Why investors like them,

  • They provide steady income in the form of dividends.
  • These companies are often financially strong and less volatile.
  • Investors benefit from both capital appreciation and regular cash inflows.

Classic examples in India include FMCG giants, PSU banks, and energy companies that have a long track record of rewarding investors.

Penny Stocks vs Dividend Stocks: Key Differences

When comparing penny stocks with dividend stocks, the differences are clear,

  • Risk vs Stability: Penny shares are high risk, high reward, while dividend stocks offer stability.
  • Liquidity: Dividend paying companies usually trade actively, whereas penny counters can be illiquid.
  • Return Type: Penny shares rely solely on price growth; dividend stocks offer both price growth and income.
  • Investor Type: Penny stocks suit aggressive risk takers; dividend stocks suit conservative, long term investors.

Think of it this way: penny shares are like a lottery ticket with potential for jackpots, while dividend shares are more like a fixed deposit that grows steadily with extra interest.

When Should You Consider Penny Stocks in 2025?

If you’re eyeing penny stocks in 2025, do it with caution.
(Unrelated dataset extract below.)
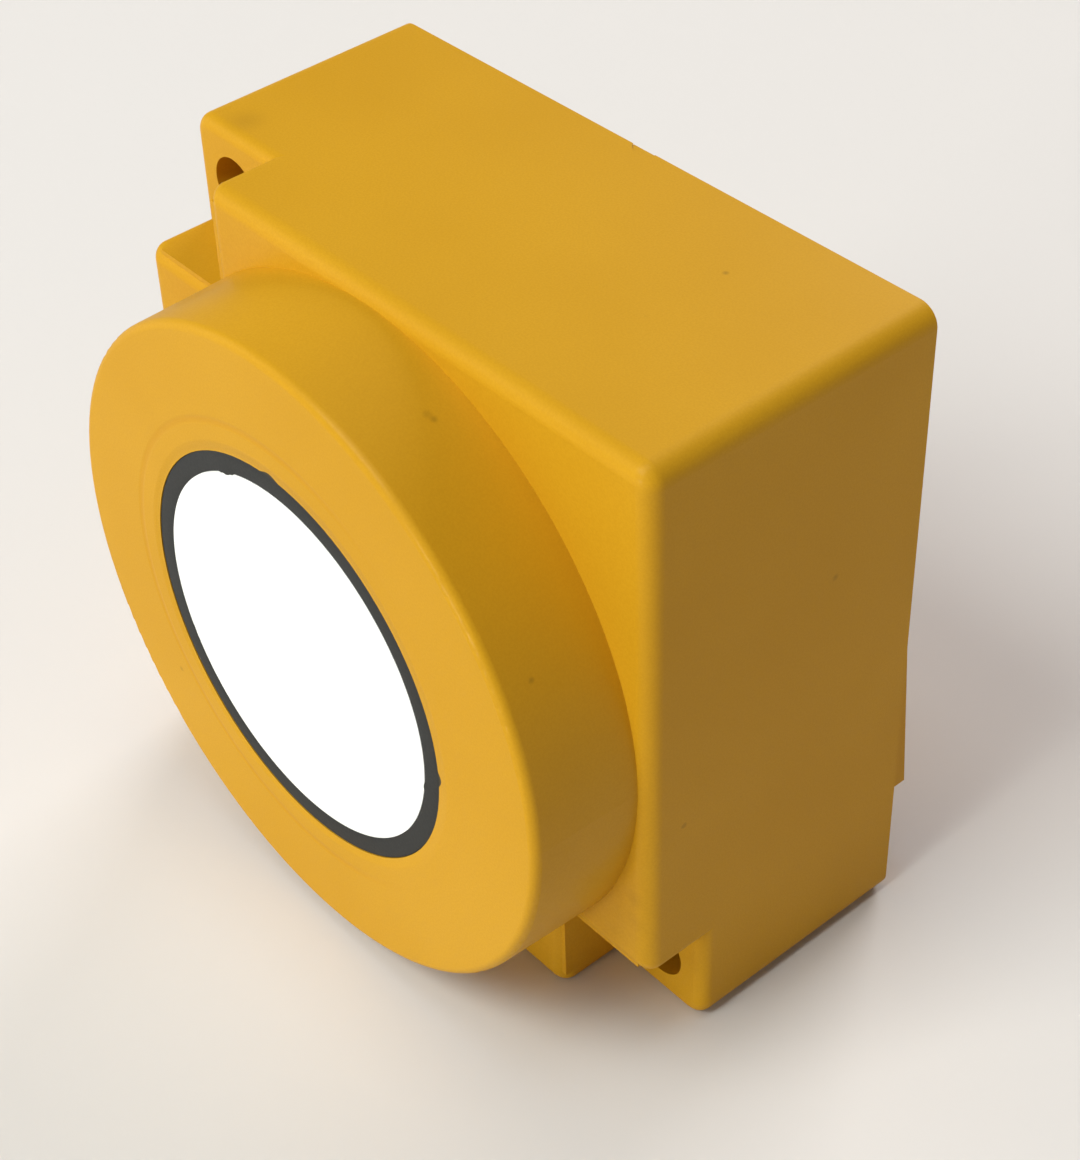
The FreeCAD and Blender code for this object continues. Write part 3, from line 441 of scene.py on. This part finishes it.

The Indian market is expanding, and some small cap companies may actually deliver great returns. For example, technology and renewable energy microcaps have shown promising growth in recent years.

But remember,

  • Only allocate a small portion of your portfolio to penny stocks.
  • Research company fundamentals carefully.
  • Don’t get swayed by rumours or “hot tips.”

Penny stocks can be rewarding, but they are not for the faint hearted.

When Are Dividend Stocks the Better Choice?

For investors who prefer stability, dividend stocks are the safer bet. In 2025, with interest rates fluctuating and inflation concerns rising, many investors are leaning towards companies that guarantee steady payouts.

These stocks are ideal if you,

  • want passive income alongside capital growth.
  • are planning for retirement or long term wealth building.
  • prefer lower volatility in your portfolio.

Dividend stocks may not make you rich overnight, but they will help you sleep peacefully while your wealth compounds steadily.

Final Thoughts

So, should you choose penny stocks or dividend stocks in 2025? The answer depends on your risk appetite and goals.

  • If you are young and are willing to take risks, then allocating a small amount of the income to penny shares might pay off.
  • If you value consistent income and stability, then dividend paying companies deserve a bigger role in your investment portfolio.

The smartest approach? Balance both types of shares in the investment portfolio. Use penny stocks for aggressive growth, but grow your wealth with dividend stocks. That way, you would not miss the thrill of high risk bets but still enjoy the safety net of reliable income.

Always Remember: The stock market rewards patience, discipline, and informed decisions. So before you place your next trade, ask yourself, am I chasing just short term gains or building long term wealth? The right answer could shape your financial journey in 2025 and beyond.